Quahogs we dug ourselves steamed in their own juices served with the
spaghetti dish described in Part 1 and a garden tomato salad.
Part 1: The Pasta-sauce Variations
Part 2: The Salad Variations
Part 3: The Quahog Variations

By Linda Felaco

Rhode Island chowder and clamcakes, made with quahogs we dug ourselves.
(The Asti is of course imported.)
To make a traditional Rhode Island chowder, boil a few potatoes and an onion with some salt pork and at least a cup of clams, chopped. Traditionally, you're supposed to shuck the clams rather than steam them, but having tried it both ways, I haven't been able to figure out how it makes a difference to the final result.
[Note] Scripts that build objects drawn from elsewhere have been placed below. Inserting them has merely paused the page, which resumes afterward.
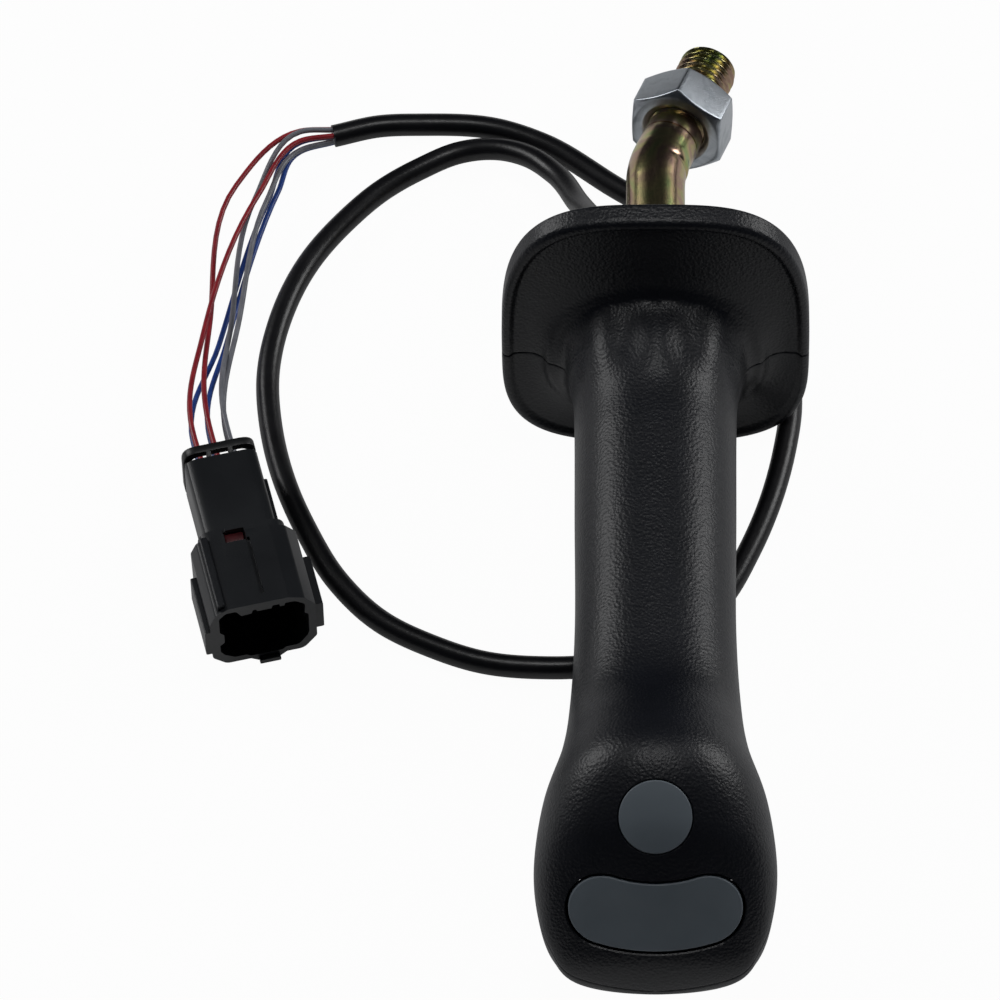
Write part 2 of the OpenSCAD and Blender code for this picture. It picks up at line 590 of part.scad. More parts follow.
// The wires run from the jacket's end to the connector, each with two points of its own.
jacket_mouth = cable_route[len(cable_route) - 1] + [-0.77, -0.21, 0];
module wire(spread, mid, late, c, r, tint) color(tint)
    sweep([jacket_mouth + spread, jacket_mouth + spread * 1.6 + [-8, -2.5, 1], mid, late,
           poleSpot(c, r, 12), poleSpot(c, r, -2.6)], wire_d, 11, 8);
module red_wire_a() wire([0, 1.6, 0.6], [-101, 62, 5.5], [-106, 22, 6], 0, 0.5, "#8c2a2a");
module grey_wire_a() wire([0, 0.6, 1.7], [-96.5, 59, 4], [-101, 22, 4.5], 1, 0.5, "#85878f");
module red_wire_b() wire([0, -1.0, 1.5], [-95.5, 58.5, 6.5], [-107.5, 14, 9.4], -1, 0.5, "#8c2a2a");
module grey_wire_b() wire([0, -1.6, 0], [-93.5, 57, 6], [-99, 22, 6.5], 1, -0.5, "#5d6b7a");
module blue_wire_a() wire([0, 0.9, -1.3], [-93.5, 59.5, 2], [-104, 16, 3], -1, -0.5, "#2a4a9a");
module blue_wire_b() wire([0, -0.8, -1.4], [-91, 61, 4], [-102, 18, 2.2], 0, -0.5, "#2a4a9a");

// Corners of a rounded rectangle, with its arcs as points.
function roundedBox(w, h, r) =
    [for (q = [0:3]) for (a = [0:15:90])
     [(q == 0 || q == 3 ? 1 : -1) * (w / 2 - r) + r * cos(90 * q + a),
      (q < 2 ? 1 : -1) * (h / 2 - r) + r * sin(90 * q + a)]];
// Extrudes an outline along the connector from one distance behind its rear face to another.
module along(from, to) translate([0, -from, core_z]) rotate([90, 0, 0]) linear_extrude(height = to - from) children();

holder_plate = 2;
slot_gap = 1.6;
seal_d = 3.6;
seal_length = 4;
shroud_start = rear_length - 1;
connector_length = shroud_start + shroud_length;
socket_depth = 19;
pin_free = 9;           // from the pins' tips to the mouth
lock_x = -2;
window = [5, 4.2];
module connector_housing() color("#1c1d20") atConnector() difference() {
    union() {
        along(holder_plate + slot_gap, rear_length) polygon(roundedBox(rear_width, rear_height, 3.2));
        along(shroud_start - 2.4, shroud_start + 1) polygon(roundedBox(shroud_width - 4.4, shroud_height - 2.4, 4));
        along(shroud_start, connector_length) polygon(roundedBox(shroud_width, shroud_height, 4.4));
        for (side = [-1, 1]) along(shroud_start + 5, connector_length - (side < 0 ? 0 : 2.5))
            translate([side * (shroud_width / 2 + 0.4), side < 0 ? -0.6 : -1.6]) square([1.8, 9], center = true);
        along(shroud_start + 3, connector_length) translate([0.6, -shroud_height / 2 + 1.2])
            square([6, 2.4], center = true);
    }
    along(connector_length - socket_depth, connector_length + 1) difference() {
        polygon(roundedBox(shroud_width - 2 * shroud_wall, shroud_height - 2 * shroud_wall, 3.2));
        translate([-7, shroud_height / 2 - 1.8]) square([2.4, 3.2], center = true);
        translate([3, shroud_height / 2 - 1.8]) square([1.4, 2.2], center = true);
    }
    atPoles() translate([0, 0, holder_plate + slot_gap - 1]) cylinder(h = seal_length + 1, d = seal_d);
    translate([lock_x - window[0] / 2, -shroud_start - 2.6, shroud_height - 5.2]) cube([window[0], window[1], 10]);
    translate([lock_x + 2.2, -connector_length - 1, shroud_height - 0.7]) cube([1, shroud_length - 3, 2]);
}
module connector_rear_holder() color("#17181a") atConnector() difference() {
    union() {
        along(0, holder_plate) polygon(roundedBox(rear_width, rear_height, 3.2));
        for (x = [-rear_width / 2 + 0.9, -2.6, 2.6, rear_width / 2 - 0.9]) for (side = [-1, 1])
            along(holder_plate - 0.5, holder_plate + slot_gap)
                translate([x, side * (rear_height / 2 - (abs(x) > 5 ? 3.4 : 0.7))]) square([1.4, 1.4], center = true);
    }
    atPoles() translate([0, 0, -1]) cylinder(h = holder_plate + 2, d = wire_d + 0.8);
}
module connector_lock() color("#7c2226") atConnector()
    translate([lock_x - window[0] / 2 + 0.2, -shroud_start - 2.4, shroud_height - 5.2])
        cube([window[0] - 0.4, window[1] - 0.9, 3.4]);
module connector_pins() color("#b9a46a") atConnector() atPoles()
    translate([0, 0, connector_length - socket_depth]) rotate_extrude()
        polygon([[0, 0], [0.75, 0], [0.75, socket_depth - pin_free - 0.8], [0.35, socket_depth - pin_free],
                 [0, socket_depth - pin_free]]);
module wire_seals() color("#b8b4a8") atConnector() atPoles() difference() {
    translate([0, 0, holder_plate + slot_gap]) cylinder(h = seal_length, d = seal_d);
    translate([0, 0, -1]) cylinder(h = holder_plate + slot_gap + 2.4, d = wire_d + 0.1);
}

place() front_shell();
place() rear_shell();
place() stud_rod();
place() lock_nut();
place() rod_cross_pin();
place() push_button();
place() rocker_cap();
place() rocker_pivot_pin();
place() switch_carrier();
place() carrier_screws();
place() button_microswitch();
place() rocker_microswitch_left();
place() rocker_microswitch_right();
place() rocker_plunger_left();
place() rocker_plunger_right();
place() shell_screws();
place() cable_grommet();
place() inner_cable();
place() inner_leads();
place() signal_cable();
place() red_wire_a();
place() red_wire_b();
place() blue_wire_a();
place() blue_wire_b();
place() grey_wire_a();
place() grey_wire_b();
place() connector_housing();
place() connector_rear_holder();
place() connector_lock();
place() connector_pins();
place() wire_seals();
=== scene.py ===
import math
from math import cos, pi, radians, sin

import bmesh
import bpy
import numpy as np
from mathutils import Matrix, Vector
from mathutils.bvhtree import BVHTree


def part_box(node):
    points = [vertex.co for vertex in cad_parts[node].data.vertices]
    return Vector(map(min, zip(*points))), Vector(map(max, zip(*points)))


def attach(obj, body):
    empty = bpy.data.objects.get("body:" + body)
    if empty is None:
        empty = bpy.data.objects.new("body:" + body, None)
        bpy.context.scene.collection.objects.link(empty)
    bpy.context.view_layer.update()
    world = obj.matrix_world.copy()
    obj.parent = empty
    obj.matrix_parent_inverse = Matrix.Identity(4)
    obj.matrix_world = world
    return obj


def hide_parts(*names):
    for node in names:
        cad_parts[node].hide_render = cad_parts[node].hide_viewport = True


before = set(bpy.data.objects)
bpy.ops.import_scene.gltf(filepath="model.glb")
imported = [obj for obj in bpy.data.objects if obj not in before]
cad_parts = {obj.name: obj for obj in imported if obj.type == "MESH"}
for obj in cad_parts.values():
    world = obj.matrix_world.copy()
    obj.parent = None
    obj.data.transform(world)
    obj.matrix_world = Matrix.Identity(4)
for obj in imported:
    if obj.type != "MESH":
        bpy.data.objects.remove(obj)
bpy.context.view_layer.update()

mm = 0.001

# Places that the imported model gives, in millimetres.
gripLength = 171
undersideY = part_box("front_shell")[0][1] / mm + gripLength
pinLow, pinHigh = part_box("rod_cross_pin")
seamZ = (pinLow[2] + pinHigh[2]) / 2 / mm
print("frame loaded: underside at", round(undersideY, 3), "parting plane at", round(seamZ, 3))


# Colours, nodes and meshes.
def colourOf(hexText):
    values = [int(hexText[i:i + 2], 16) / 255 for i in (1, 3, 5)]
    return tuple(v / 12.92 if v <= 0.04045 else ((v + 0.055) / 1.055) ** 2.4 for v in values) + (1.0,)


def addNode(tree, kind, settings=None, inputs=None, links=None):
    node = tree.nodes.new(kind)
    for name, value in (settings or {}).items():
        setattr(node, name, value)
    for name, value in (inputs or {}).items():
        node.inputs[name].default_value = value
    for name, source in (links or {}).items():
        tree.links.new(source, node.inputs[name])
    return node


def newMaterial(name, **values):
    material = bpy.data.materials.new(name)
    material.use_nodes = True
    tree = material.node_tree
    shader = tree.nodes["Principled BSDF"]
    for socket, value in values.items():
        shader.inputs[socket.replace("_", " ")].default_value = value
    coords = addNode(tree, "ShaderNodeTexCoord").outputs["Object"]
    return material, tree, shader, coords


def meshObject(name, vertices, faces, material, smoothAngle=35):
    mesh = bpy.data.meshes.new(name)
    mesh.from_pydata([Vector(v) * mm for v in vertices], [], faces)
    mesh.validate()
    obj = bpy.data.objects.new(name, mesh)
    bpy.context.scene.collection.objects.link(obj)
    mesh.materials.append(material)
    smoothEdges(obj, smoothAngle)
    return obj


def smoothEdges(obj, angle):
    obj.data.shade_smooth()
    obj.data.set_sharp_from_angle(angle=radians(angle))


def applyModifiers(obj):
    depsgraph = bpy.context.evaluated_depsgraph_get()
    mesh = bpy.data.meshes.new_from_object(obj.evaluated_get(depsgraph))
    obj.modifiers.clear()
    obj.data = mesh
    return obj


def combine(obj, other, operation):
    step = obj.modifiers.new(operation.lower(), "BOOLEAN")
    step.operation = operation
    step.object = other
    step.solver = "MANIFOLD"
    applyModifiers(obj)
    bpy.data.objects.remove(other)
    return obj


def softenEdges(obj, width, segments=2, angle=35):
    step = obj.modifiers.new("softenEdges", "BEVEL")
    step.width = width * mm
    step.segments = segments
    step.limit_method = "ANGLE"
    step.angle_limit = radians(angle)
    step.harden_normals = False
    applyModifiers(obj)
    smoothEdges(obj, 40)
    return obj


def finishPiece(obj, body, slot, *nodes):
    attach(obj, body)
    if nodes:
        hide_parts(*nodes)
    return obj


def ringFaces(rings, around):
    faces = []
    for j in range(rings - 1):
        for k in range(around):
            n = (k + 1) % around
            faces.append((j * around + k, j * around + n, (j + 1) * around + n, (j + 1) * around + k))
    return faces


def joinEnds(rings, around):
    # faces from the last ring back to the first
    last = (rings - 1) * around
    return [(last + k, last + (k + 1) % around, (k + 1) % around, k) for k in range(around)]


def endFans(rings, around):
    # triangles from the first and the last ring to two more points, which follow all the rings
    start, last = rings * around, (rings - 1) * around
    return [(start, (k + 1) % around, k) for k in range(around)] \
        + [(start + 1, last + k, last + (k + 1) % around) for k in range(around)]


def moved(x, y, z):
    return Matrix.Translation((x, y, z))


def turned(degrees, axis):
    return Matrix.Rotation(radians(degrees), 4, axis)


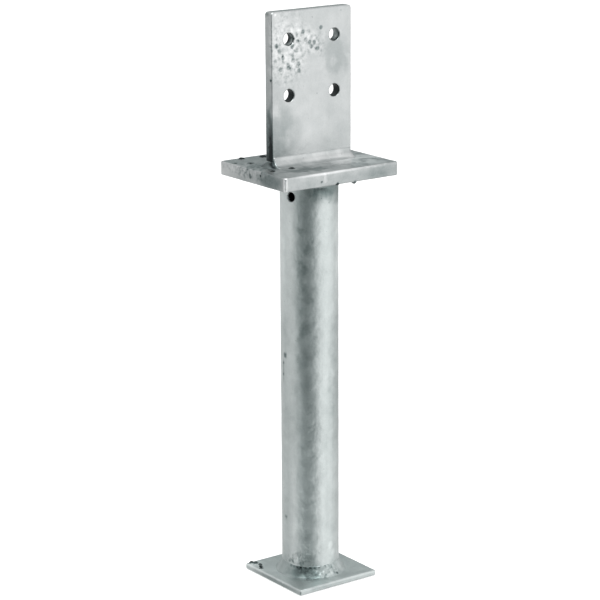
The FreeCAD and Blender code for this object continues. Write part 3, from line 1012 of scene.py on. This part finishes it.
class FOOT_OT_stage(Operator):
    """Build the floor, the studio light and the camera"""

    bl_idname = "foot.stage"
    bl_label = "Stage"

    def execute(self, context):
        stage = context.scene.foot_stage
        half = stage.floor_width / 2
        mesh = bpy.data.meshes.new("floor")
        # The floor is just clear of the lumps under the foot plate.
        level = -0.6 * MM
        mesh.from_pydata([(-half, -half, level), (half, -half, level),
                          (half, half, level), (-half, half, level)], [], [(0, 1, 2, 3)])
        floor = new_piece("floor", mesh)
        # Painted floor: pale and matt, lit from within a little so it stays white.
        paint = bpy.data.materials.new("Matt white floor paint")
        paint.use_nodes = True
        tree = paint.node_tree
        tree.nodes.clear()
        place = add(tree, "ShaderNodeTexCoord").outputs["Object"]
        matt = add(tree, "ShaderNodeMapRange",
                   {"Value": noise(tree, place, 60), "To Min": 0.88, "To Max": 0.94})
        shader = add(tree, "ShaderNodeBsdfPrincipled",
                     {"Base Color": (*stage.floor_colour, 1), "Roughness": matt,
                      "Specular IOR Level": 0.1,
                      "Emission Color": (1, 1, 1, 1), "Emission Strength": 0.42})
        add(tree, "ShaderNodeOutputMaterial", {"Surface": shader})
        floor.data.materials.append(paint)
        floor.visible_glossy = False

        key = bpy.data.lights.new("Key panel", "AREA")
        key.shape = "RECTANGLE"
        key.size, key.size_y = 1.6, 1.2
        key.energy = 26
        lamp = bpy.data.objects.new("Key panel", key)
        lamp.location = (-0.5, -0.9, 2.1)
        lamp.rotation_euler = (Vector((0, 0, 0.25)) - lamp.location).to_track_quat(
            "-Z", "Y").to_euler()
        context.scene.collection.objects.link(lamp)
        studio_world()

        turn, pitch, roll = stage.azimuth, stage.pitch, stage.roll
        ahead = Vector((-math.sin(turn) * math.cos(pitch),
                        math.cos(turn) * math.cos(pitch), -math.sin(pitch)))
        right = Vector((math.cos(turn), math.sin(turn), 0))
        up = right.cross(ahead)
        side = right * math.cos(roll) + up * math.sin(roll)
        over = up * math.cos(roll) - right * math.sin(roll)
        aim = Vector((0, 0, stage.aim_height)) + right * stage.aim_side
        lens = bpy.data.cameras.new("Camera")
        lens.lens, lens.sensor_width, lens.clip_end = stage.lens, 36.0, 50.0
        camera = bpy.data.objects.new("Camera", lens)
        turned = Matrix((side, over, -ahead)).transposed().to_4x4()
        camera.matrix_world = Matrix.Translation(aim - ahead * stage.distance) @ turned
        context.scene.collection.objects.link(camera)
        context.scene.camera = camera
        context.scene.view_settings.view_transform = "Standard"
        return {"FINISHED"}


# ------------ add-on


class FOOT_PT_sidebar(Panel):
    """Lists the steps that build the post foot"""

    bl_label = "Post Foot"
    bl_idname = "FOOT_PT_sidebar"
    bl_space_type = "VIEW_3D"
    bl_region_type = "UI"
    bl_category = "Post Foot"

    def draw(self, context):
        for step in STEPS:
            self.layout.operator(step.bl_idname)
        for settings in SETTINGS:
            group = getattr(context.scene, settings)
            box = self.layout.box()
            for name in group.bl_rna.properties.keys():
                if name not in ("rna_type", "name"):
                    box.prop(group, name)


SETTINGS = {"foot_zinc": ZincSettings, "foot_coat": CoatSettings,
            "foot_bead": BeadSettings, "foot_stage": StageSettings}
STEPS = (FOOT_OT_base_plate, FOOT_OT_post_tube, FOOT_OT_tube_welds,
         FOOT_OT_bearing_plate, FOOT_OT_knife_plate, FOOT_OT_knife_welds, FOOT_OT_stage)


def register():
    """Registers the classes and puts the settings on the scene."""
    for cls in (*SETTINGS.values(), *STEPS, FOOT_PT_sidebar):
        bpy.utils.register_class(cls)
    for name, cls in SETTINGS.items():
        setattr(bpy.types.Scene, name, PointerProperty(type=cls))


def unregister():
    """Takes away what register added."""
    for name in SETTINGS:
        delattr(bpy.types.Scene, name)
    for cls in (FOOT_PT_sidebar, *STEPS[::-1], *list(SETTINGS.values())[::-1]):
        bpy.utils.unregister_class(cls)


def main():
    """Builds every piece and the stage."""
    register()
    for step in STEPS:
        group, name = step.bl_idname.split(".")
        getattr(getattr(bpy.ops, group), name)()


if __name__ == "__main__":
    main()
Plus you're much less likely to cut yourself if you steam them open, and you can use the broth in the chowder. Steam them just enough to get them to open, since they'll continue cooking in the chowder.

All summer on a plate.
The clamcakes are made with Kenyon's clam cake mix, which can be purchased at Rippy's or Stop & Shop. Kenyon's Grist Mill in nearby Usquepaugh, RI, is "the oldest manufacturing business in Rhode Island, and the second oldest continuously operating business in the state" and has "been grinding meals & flours on site since 1696." We follow the recipe except that in place of water, we use the broth from steaming the clams to make the cakes more flavorful.